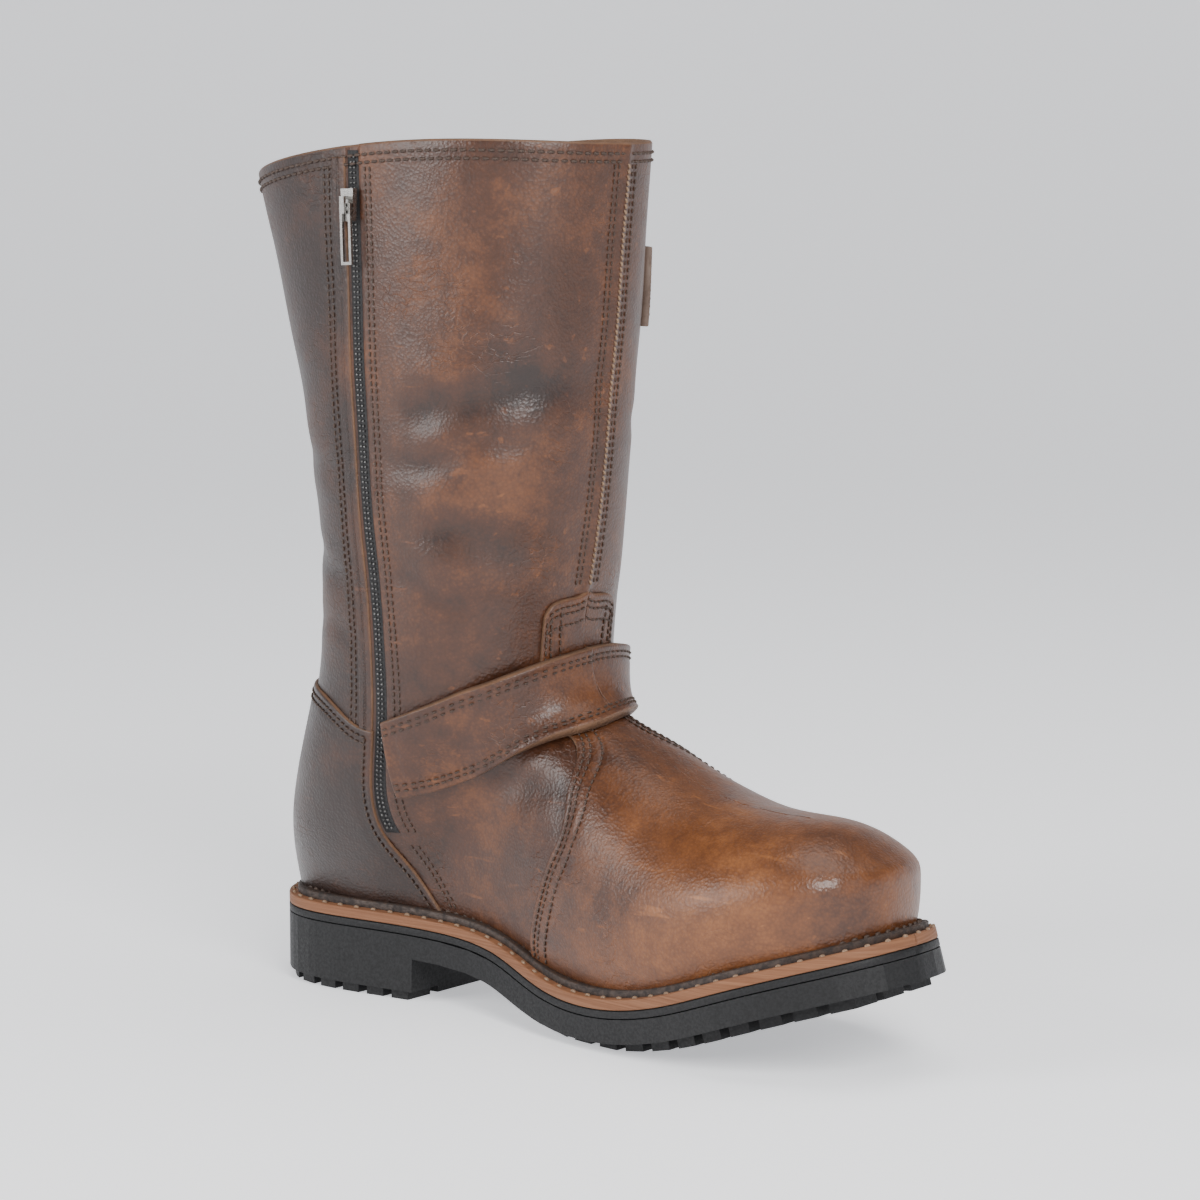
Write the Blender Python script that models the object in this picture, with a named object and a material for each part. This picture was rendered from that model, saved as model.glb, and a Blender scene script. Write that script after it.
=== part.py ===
"""Left engineer boot: pull-on shaft with a side zip, instep strap and shaft strap.

Frame: metres, +Z up, +X to the toe, +Y to the wearer's left (the outer side of this boot).
The origin lies on the floor at the middle of the heel's tread.
"""
import math

import bmesh
import bpy
import numpy as np

SOLE_LENGTH = 0.2975
BALL_WIDTH = 0.105
HEEL_REST = 0.037          # from the back of the sole to the origin
LUG = 0.004
OUTSOLE = 0.009
RUBBER_MIDSOLE = 0.003
HEEL_LIFT = 0.0137         # how far the heel seat stands above the ball
TOE_SPRING = 0.0326        # how far the toe rises above the ball
HEEL_BREAST = 0.081        # from the back of the sole to the front of the heel
LEATHER_MIDSOLE = 0.0042
WELT = 0.003
WELT_SET = 0.0035          # the welt's outer edge inside the midsole's edge
WELT_GAP = 0.0009          # clearance between the welt and the curved upper
INSOLE = 0.003
INSOLE_GAP = 0.0022
SEAT = 0.0003              # clearance between parts that rest on each other
UPPER_SEAT = 0.0007        # clearance under the upper's curved lower edge
LUG_INSET = 0.008
HEEL_LUG_INSET = 0.003
LUG_PITCH = 0.0118
LUG_RUN = 0.0078
LUG_WIDTH = 0.013
LUG_GAP = 0.0045

UPPER_HEEL_SET = 0.0066    # widest line of the upper inside the heel's edge
UPPER_TOE_SET = 0.0109     # and inside the toe's edge
BULGE_HEIGHT = 0.0226      # widest line above the midsole
UNDERCUT_DEPTH = 0.0366
CROWN = 0.072              # highest crown above the widest line
UNDER_POWER = 2.27
SHAFT_HEIGHT = 0.326
SHAFT_DEPTH = 0.172        # front to back at the rim
SHAFT_WIDTH = 0.106
SHAFT_POWER = 2.42
INSTEP_BLEND = 0.026
HEEL_BLEND = 0.008
RIM_FRONT = 0.3275
RIM_BACK = 0.3135
RIM_SADDLE = 0.0065
WALL = 0.0024
PIVOT = (0.105, 0.070)     # middle of the profile, seen from every point of its outline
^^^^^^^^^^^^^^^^
Quote the data in full, keeping each word unchanged.

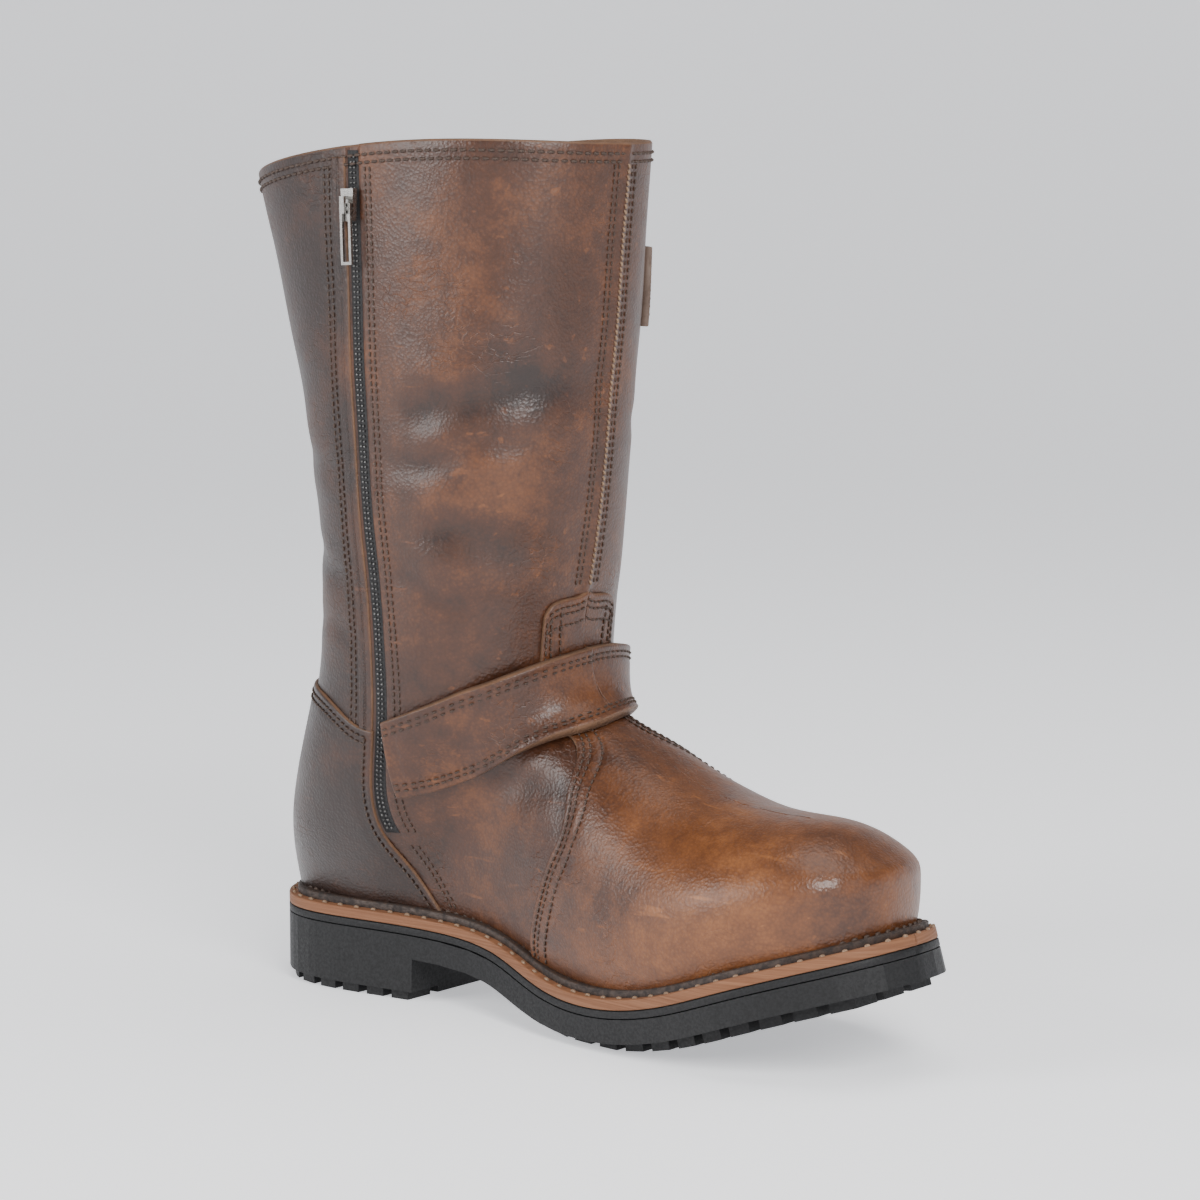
Write the Blender Python script that models the object in this picture, with a named object and a material for each part. This picture was rendered from that model, saved as model.glb, and a Blender scene script. Write that script after it.
=== part.py ===
"""Left engineer boot: pull-on shaft with a side zip, instep strap and shaft strap.

Frame: metres, +Z up, +X to the toe, +Y to the wearer's left (the outer side of this boot).
The origin lies on the floor at the middle of the heel's tread.
"""
import math

import bmesh
import bpy
import numpy as np

SOLE_LENGTH = 0.2975
BALL_WIDTH = 0.105
HEEL_REST = 0.037          # from the back of the sole to the origin
LUG = 0.004
OUTSOLE = 0.009
RUBBER_MIDSOLE = 0.003
HEEL_LIFT = 0.0137         # how far the heel seat stands above the ball
TOE_SPRING = 0.0326        # how far the toe rises above the ball
HEEL_BREAST = 0.081        # from the back of the sole to the front of the heel
LEATHER_MIDSOLE = 0.0042
WELT = 0.003
WELT_SET = 0.0035          # the welt's outer edge inside the midsole's edge
WELT_GAP = 0.0009          # clearance between the welt and the curved upper
INSOLE = 0.003
INSOLE_GAP = 0.0022
SEAT = 0.0003              # clearance between parts that rest on each other
UPPER_SEAT = 0.0007        # clearance under the upper's curved lower edge
LUG_INSET = 0.008
HEEL_LUG_INSET = 0.003
LUG_PITCH = 0.0118
LUG_RUN = 0.0078
LUG_WIDTH = 0.013
LUG_GAP = 0.0045

UPPER_HEEL_SET = 0.0066    # widest line of the upper inside the heel's edge
UPPER_TOE_SET = 0.0109     # and inside the toe's edge
BULGE_HEIGHT = 0.0226      # widest line above the midsole
UNDERCUT_DEPTH = 0.0366
CROWN = 0.072              # highest crown above the widest line
UNDER_POWER = 2.27
SHAFT_HEIGHT = 0.326
SHAFT_DEPTH = 0.172        # front to back at the rim
SHAFT_WIDTH = 0.106
SHAFT_POWER = 2.42
INSTEP_BLEND = 0.026
HEEL_BLEND = 0.008
RIM_FRONT = 0.3275
RIM_BACK = 0.3135
RIM_SADDLE = 0.0065
WALL = 0.0024
PIVOT = (0.105, 0.070)     # middle of the profile, seen from every point of its outline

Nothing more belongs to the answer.